AIM OF THE EXERCISE = Give back, exactly as it appears, the run of lines opening with the one containing "for name, piece" and closing with the one containing "obj.matrix_world = world". Nothing outside that run should appear.

MATERIAL FOR THIS TASK =
START

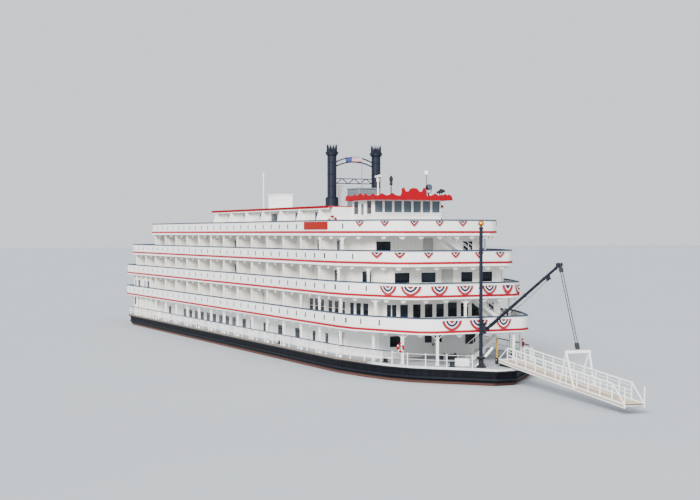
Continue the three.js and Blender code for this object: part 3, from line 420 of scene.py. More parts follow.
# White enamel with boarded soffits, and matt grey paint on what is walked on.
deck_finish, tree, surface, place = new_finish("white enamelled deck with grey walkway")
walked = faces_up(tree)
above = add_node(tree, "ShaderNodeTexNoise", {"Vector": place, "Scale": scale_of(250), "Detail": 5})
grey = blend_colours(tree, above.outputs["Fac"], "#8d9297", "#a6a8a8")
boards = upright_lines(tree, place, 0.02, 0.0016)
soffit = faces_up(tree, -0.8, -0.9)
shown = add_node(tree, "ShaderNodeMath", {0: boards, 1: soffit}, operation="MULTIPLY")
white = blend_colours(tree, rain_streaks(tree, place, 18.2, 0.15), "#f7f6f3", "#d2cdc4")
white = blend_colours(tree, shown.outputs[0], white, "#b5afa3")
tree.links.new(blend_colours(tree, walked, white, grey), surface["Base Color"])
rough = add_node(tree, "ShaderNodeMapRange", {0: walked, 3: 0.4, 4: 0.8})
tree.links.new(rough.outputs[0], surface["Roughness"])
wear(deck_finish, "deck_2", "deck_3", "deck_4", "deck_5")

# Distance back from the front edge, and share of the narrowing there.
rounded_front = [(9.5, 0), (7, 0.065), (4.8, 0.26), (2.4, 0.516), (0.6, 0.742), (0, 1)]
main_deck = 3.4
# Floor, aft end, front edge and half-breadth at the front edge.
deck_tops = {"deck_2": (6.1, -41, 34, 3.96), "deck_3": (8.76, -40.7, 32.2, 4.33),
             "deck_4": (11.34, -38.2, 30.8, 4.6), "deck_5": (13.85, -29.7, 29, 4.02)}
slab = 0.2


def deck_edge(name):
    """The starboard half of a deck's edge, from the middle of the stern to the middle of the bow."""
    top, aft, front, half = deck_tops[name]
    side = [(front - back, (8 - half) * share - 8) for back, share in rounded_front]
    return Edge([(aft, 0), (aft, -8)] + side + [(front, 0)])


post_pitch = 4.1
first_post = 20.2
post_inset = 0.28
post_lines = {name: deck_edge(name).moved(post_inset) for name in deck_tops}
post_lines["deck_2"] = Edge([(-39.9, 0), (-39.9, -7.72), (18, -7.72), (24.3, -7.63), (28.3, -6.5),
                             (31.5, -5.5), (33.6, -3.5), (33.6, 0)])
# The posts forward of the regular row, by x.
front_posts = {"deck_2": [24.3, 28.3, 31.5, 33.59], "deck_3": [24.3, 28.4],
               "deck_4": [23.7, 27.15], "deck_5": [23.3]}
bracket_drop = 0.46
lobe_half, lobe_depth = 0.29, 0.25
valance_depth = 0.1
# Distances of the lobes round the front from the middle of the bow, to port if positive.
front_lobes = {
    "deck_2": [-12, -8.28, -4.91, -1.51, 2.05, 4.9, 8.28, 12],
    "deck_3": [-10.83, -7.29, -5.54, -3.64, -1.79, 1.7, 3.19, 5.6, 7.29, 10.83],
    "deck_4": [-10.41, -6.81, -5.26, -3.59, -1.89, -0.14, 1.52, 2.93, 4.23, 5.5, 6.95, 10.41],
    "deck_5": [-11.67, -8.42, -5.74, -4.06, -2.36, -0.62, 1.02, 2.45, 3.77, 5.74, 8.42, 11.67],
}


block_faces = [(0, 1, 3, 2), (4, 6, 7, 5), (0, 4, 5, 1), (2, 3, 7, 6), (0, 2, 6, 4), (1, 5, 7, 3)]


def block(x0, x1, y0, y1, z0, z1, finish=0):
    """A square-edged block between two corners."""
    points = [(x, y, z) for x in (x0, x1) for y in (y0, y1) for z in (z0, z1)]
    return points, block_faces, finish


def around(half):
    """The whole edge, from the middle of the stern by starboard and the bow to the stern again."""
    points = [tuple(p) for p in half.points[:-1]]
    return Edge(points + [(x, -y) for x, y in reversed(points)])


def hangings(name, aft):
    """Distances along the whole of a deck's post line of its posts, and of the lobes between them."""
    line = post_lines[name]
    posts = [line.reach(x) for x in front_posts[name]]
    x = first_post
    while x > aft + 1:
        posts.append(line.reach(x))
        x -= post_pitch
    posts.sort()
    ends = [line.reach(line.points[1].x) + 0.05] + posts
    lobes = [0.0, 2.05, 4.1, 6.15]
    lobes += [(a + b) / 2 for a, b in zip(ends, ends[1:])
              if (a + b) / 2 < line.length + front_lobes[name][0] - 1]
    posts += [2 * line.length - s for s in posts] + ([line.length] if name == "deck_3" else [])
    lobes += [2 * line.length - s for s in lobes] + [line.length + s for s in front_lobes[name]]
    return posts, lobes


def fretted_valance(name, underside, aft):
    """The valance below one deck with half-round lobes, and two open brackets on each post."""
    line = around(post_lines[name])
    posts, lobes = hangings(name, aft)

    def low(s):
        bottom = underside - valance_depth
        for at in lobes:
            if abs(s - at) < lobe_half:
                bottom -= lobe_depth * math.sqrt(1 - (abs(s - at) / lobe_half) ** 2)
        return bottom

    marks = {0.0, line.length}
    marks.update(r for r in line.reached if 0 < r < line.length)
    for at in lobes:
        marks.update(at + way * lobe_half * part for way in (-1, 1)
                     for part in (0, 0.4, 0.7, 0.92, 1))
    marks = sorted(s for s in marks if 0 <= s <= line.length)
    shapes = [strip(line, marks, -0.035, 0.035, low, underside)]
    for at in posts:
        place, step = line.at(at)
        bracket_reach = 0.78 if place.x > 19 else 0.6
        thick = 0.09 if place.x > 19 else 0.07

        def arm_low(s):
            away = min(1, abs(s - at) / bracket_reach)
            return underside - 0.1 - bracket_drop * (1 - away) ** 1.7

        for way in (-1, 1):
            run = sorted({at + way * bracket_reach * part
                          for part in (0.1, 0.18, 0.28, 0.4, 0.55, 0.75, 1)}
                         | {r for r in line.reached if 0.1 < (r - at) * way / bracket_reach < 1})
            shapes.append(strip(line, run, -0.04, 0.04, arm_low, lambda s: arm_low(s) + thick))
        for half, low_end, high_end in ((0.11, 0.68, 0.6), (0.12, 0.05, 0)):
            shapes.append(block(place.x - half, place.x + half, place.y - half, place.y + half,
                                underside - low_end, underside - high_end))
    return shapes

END
START

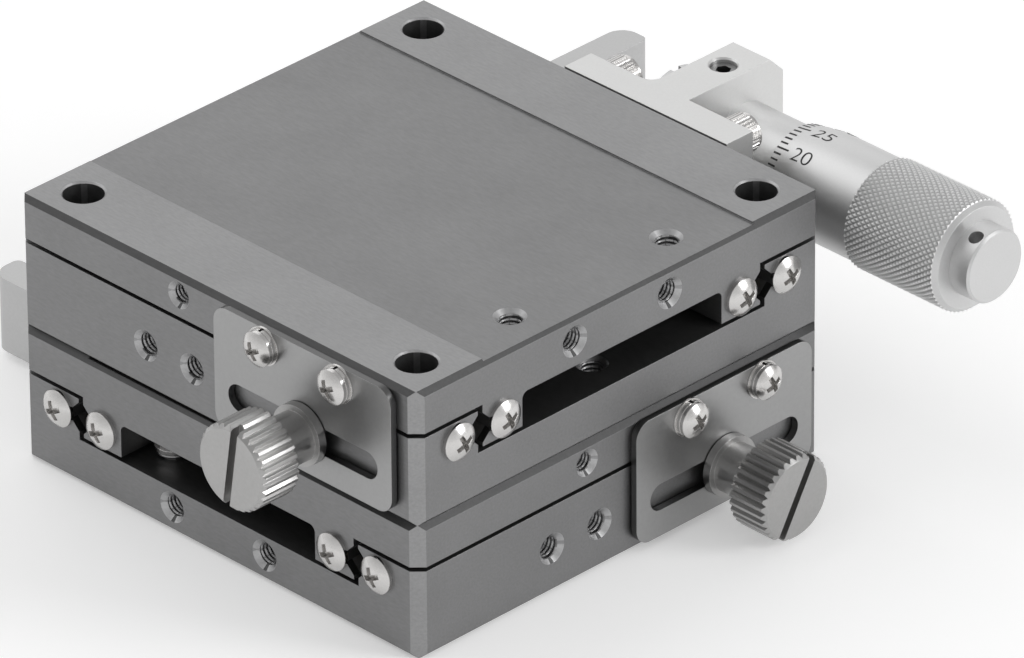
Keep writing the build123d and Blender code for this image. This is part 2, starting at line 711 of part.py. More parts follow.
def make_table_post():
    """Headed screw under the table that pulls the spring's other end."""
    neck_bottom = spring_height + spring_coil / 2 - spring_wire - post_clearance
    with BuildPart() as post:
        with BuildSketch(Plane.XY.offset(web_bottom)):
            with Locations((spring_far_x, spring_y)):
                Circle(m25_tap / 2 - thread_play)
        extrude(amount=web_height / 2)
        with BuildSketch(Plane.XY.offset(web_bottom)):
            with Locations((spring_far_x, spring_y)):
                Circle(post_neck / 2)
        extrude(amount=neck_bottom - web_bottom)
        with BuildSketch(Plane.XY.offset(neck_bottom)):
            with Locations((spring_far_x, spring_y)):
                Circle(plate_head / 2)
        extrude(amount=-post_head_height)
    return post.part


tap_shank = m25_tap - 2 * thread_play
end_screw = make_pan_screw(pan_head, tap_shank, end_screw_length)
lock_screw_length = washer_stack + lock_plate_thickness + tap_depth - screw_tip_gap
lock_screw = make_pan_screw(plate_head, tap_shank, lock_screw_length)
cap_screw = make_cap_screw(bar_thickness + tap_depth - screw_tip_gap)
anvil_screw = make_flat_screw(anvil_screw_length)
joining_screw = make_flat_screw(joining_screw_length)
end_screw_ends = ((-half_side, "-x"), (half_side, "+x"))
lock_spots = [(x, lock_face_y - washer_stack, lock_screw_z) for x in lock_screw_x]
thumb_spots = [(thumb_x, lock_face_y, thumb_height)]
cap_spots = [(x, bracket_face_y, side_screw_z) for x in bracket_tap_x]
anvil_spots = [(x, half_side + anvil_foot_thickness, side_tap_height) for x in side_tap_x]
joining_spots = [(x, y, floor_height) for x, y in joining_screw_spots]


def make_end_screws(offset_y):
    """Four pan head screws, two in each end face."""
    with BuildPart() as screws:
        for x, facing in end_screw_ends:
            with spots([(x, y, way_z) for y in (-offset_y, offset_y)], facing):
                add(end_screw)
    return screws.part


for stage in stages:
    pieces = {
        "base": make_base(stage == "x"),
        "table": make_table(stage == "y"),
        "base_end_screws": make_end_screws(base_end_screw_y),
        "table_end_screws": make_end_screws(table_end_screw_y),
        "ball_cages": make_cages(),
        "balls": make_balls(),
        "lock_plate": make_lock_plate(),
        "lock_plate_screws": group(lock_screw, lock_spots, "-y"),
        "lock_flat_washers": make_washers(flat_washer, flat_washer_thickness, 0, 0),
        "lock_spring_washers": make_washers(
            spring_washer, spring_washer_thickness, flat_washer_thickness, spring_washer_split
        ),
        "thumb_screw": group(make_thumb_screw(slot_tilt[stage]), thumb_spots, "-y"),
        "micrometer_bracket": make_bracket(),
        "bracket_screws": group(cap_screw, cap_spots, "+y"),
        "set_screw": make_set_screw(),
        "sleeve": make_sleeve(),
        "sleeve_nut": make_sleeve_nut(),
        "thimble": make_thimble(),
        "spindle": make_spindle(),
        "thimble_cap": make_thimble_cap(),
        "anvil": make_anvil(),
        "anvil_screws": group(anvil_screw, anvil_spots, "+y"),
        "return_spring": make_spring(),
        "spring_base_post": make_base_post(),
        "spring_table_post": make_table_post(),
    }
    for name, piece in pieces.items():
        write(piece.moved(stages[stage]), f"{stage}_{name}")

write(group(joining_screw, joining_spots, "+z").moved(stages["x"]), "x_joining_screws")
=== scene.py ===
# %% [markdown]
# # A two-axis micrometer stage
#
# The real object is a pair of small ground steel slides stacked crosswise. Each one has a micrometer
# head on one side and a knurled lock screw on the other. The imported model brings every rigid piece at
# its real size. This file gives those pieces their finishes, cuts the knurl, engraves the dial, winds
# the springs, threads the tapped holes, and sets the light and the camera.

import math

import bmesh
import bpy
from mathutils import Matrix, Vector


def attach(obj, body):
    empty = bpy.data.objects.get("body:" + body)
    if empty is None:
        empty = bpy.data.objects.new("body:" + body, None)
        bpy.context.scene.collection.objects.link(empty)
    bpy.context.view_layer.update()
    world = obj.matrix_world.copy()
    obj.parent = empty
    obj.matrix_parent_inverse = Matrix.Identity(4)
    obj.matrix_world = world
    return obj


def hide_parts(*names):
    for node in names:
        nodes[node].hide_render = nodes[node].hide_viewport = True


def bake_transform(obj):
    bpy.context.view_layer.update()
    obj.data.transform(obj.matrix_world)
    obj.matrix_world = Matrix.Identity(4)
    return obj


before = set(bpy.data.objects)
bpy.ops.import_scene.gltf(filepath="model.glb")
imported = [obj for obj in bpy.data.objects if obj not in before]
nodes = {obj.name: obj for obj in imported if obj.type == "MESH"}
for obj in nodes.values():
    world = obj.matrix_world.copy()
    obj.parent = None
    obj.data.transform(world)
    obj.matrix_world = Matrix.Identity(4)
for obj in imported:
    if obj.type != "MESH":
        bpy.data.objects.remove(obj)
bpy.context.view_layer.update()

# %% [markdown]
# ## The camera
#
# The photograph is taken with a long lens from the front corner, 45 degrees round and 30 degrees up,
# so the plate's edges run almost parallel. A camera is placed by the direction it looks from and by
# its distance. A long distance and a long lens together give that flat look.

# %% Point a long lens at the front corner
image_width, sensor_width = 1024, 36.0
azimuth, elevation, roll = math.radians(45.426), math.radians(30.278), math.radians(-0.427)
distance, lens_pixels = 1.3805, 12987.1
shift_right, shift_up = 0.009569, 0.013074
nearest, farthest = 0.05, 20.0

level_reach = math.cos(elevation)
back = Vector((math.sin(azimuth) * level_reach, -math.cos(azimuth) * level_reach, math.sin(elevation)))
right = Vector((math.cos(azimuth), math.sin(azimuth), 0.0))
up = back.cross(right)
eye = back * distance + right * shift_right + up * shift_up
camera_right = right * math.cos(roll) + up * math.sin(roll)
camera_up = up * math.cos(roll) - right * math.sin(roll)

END

RESULT OF THIS EXERCISE =
    for name, piece in pieces.items():
        write(piece.moved(stages[stage]), f"{stage}_{name}")

write(group(joining_screw, joining_spots, "+z").moved(stages["x"]), "x_joining_screws")
=== scene.py ===
# %% [markdown]
# # A two-axis micrometer stage
#
# The real object is a pair of small ground steel slides stacked crosswise. Each one has a micrometer
# head on one side and a knurled lock screw on the other. The imported model brings every rigid piece at
# its real size. This file gives those pieces their finishes, cuts the knurl, engraves the dial, winds
# the springs, threads the tapped holes, and sets the light and the camera.

import math

import bmesh
import bpy
from mathutils import Matrix, Vector


def attach(obj, body):
    empty = bpy.data.objects.get("body:" + body)
    if empty is None:
        empty = bpy.data.objects.new("body:" + body, None)
        bpy.context.scene.collection.objects.link(empty)
    bpy.context.view_layer.update()
    world = obj.matrix_world.copy()
    obj.parent = empty
    obj.matrix_parent_inverse = Matrix.Identity(4)
    obj.matrix_world = world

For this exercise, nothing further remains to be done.